One restaurant owner in Mondolkiri spoke of three extremely hungry ethnic minority members stopping at her restaurant last month to ask where the road to Phnom Penh was and the cost of a plate of rice.

Taking pity on the three, the restaurant owner said she gave them three plates of rice without charge. The group ate, then set out on foot toward Phnom Penh.

Human Rights Watch Asia issued a statement Thursday praising Cambodia’s handling of the refugee situation and condemning the Vietnamese crackdown.

“Persons in Vietnam who are involved in non-violent political activity deemed by the authorities to be anti-government are subject to arrest and prosecution,” Human Rights Watch Asia said.

“Vietnamese criminal law provides for harsh punishment for a wide variety of offenses, including vaguely defined political crimes such as undermining peace or subverting state unity.”

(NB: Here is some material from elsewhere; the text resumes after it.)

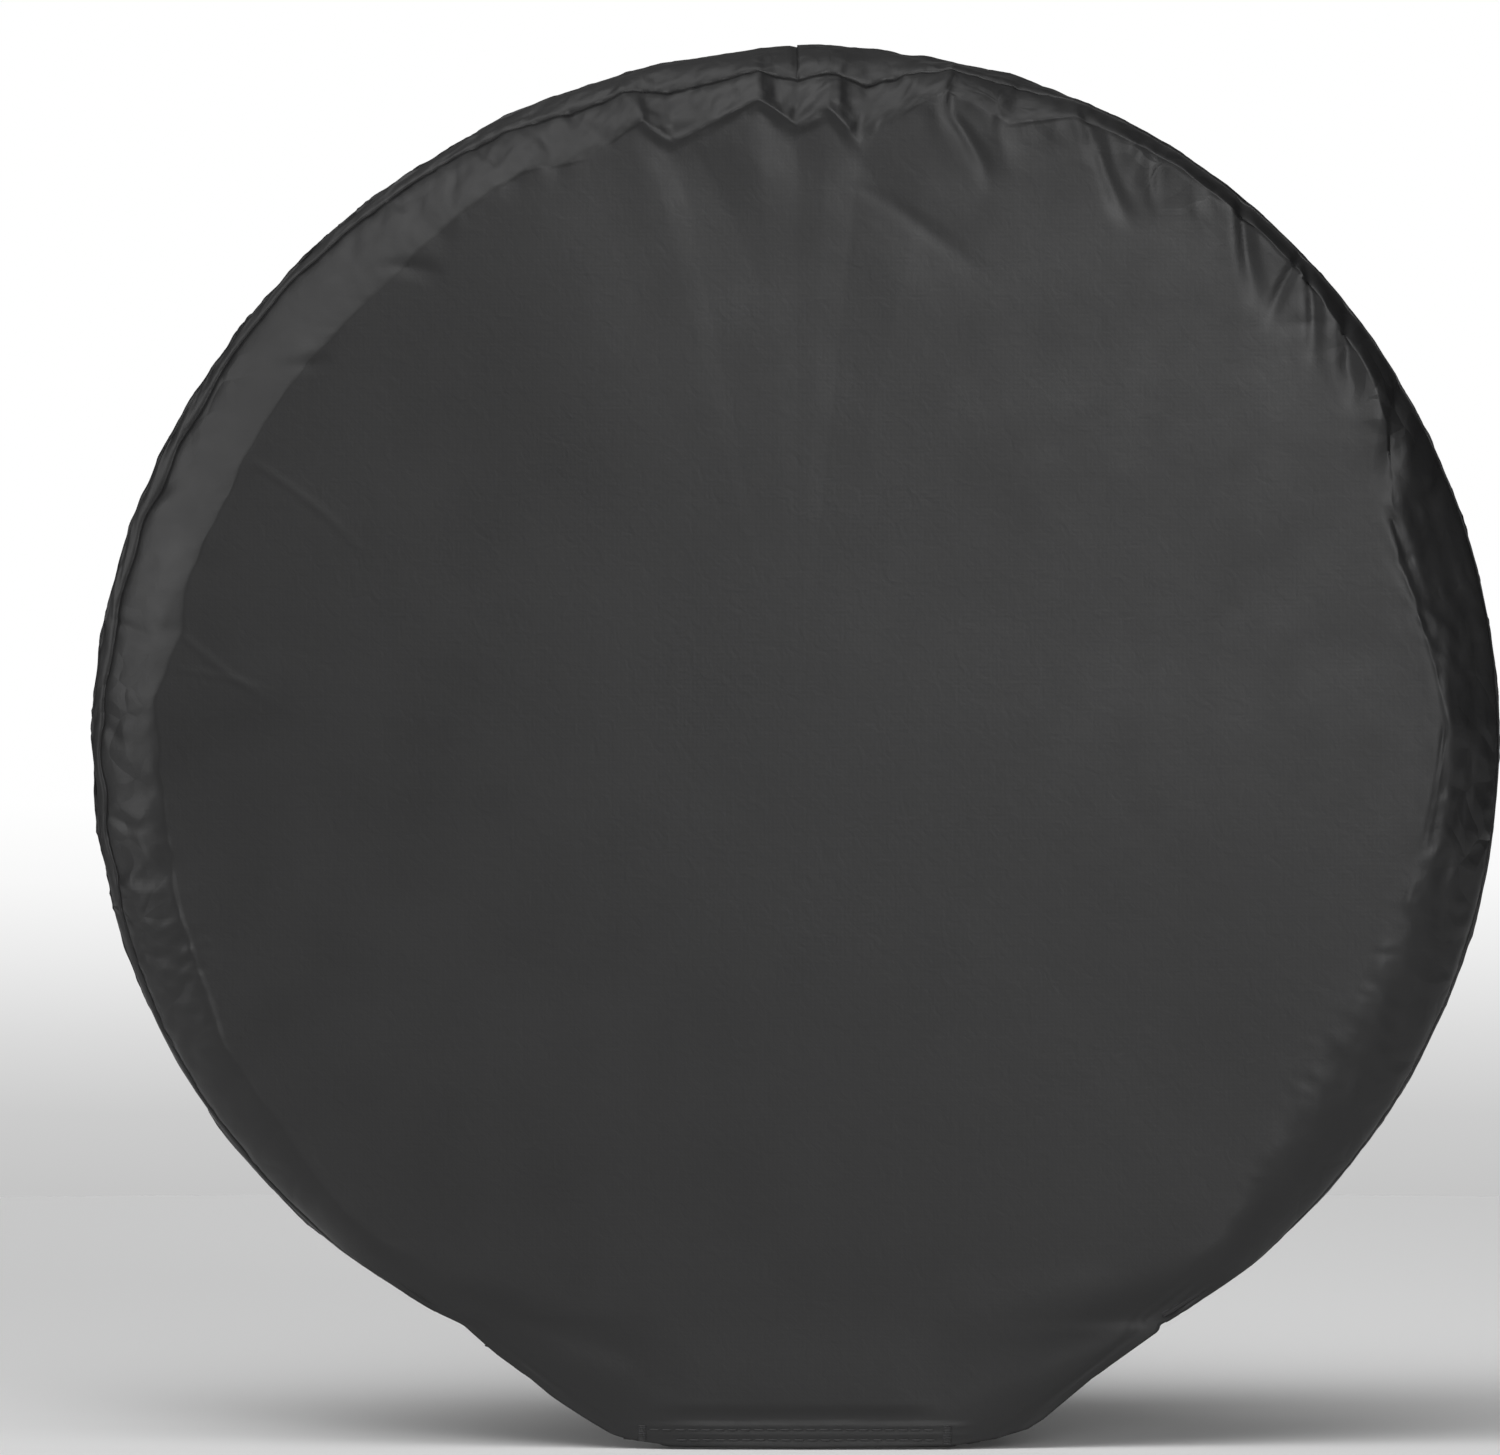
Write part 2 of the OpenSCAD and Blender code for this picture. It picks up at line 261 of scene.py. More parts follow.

“If the [Cambodian] government allowed them to cross the border peacefully, they would come out of the forest. But the government is not helping,” said the person monitoring the situation.             “It is sending [people] back,” he added.

Mondolkiri province governor Tor Seuth said Sunday that if NGOs or the UN want to create an office in Mondolkiri to monitor the situation, he would welcome it 100 percent.

“If there are many organizations in that area, it is good for communication, and if human rights are abused they can intervene on time,” Tor Seuth said.

UNHCR’s acting country representative John Farvolden remained tight-lipped regarding the Montagnard refugee situation Sunday, stating that the organization was continuing to monitor events from Phnom Penh.

Representatives from UNHCR have not yet traveled to Mondolkiri and he could not comment on whether one will eventually travel there.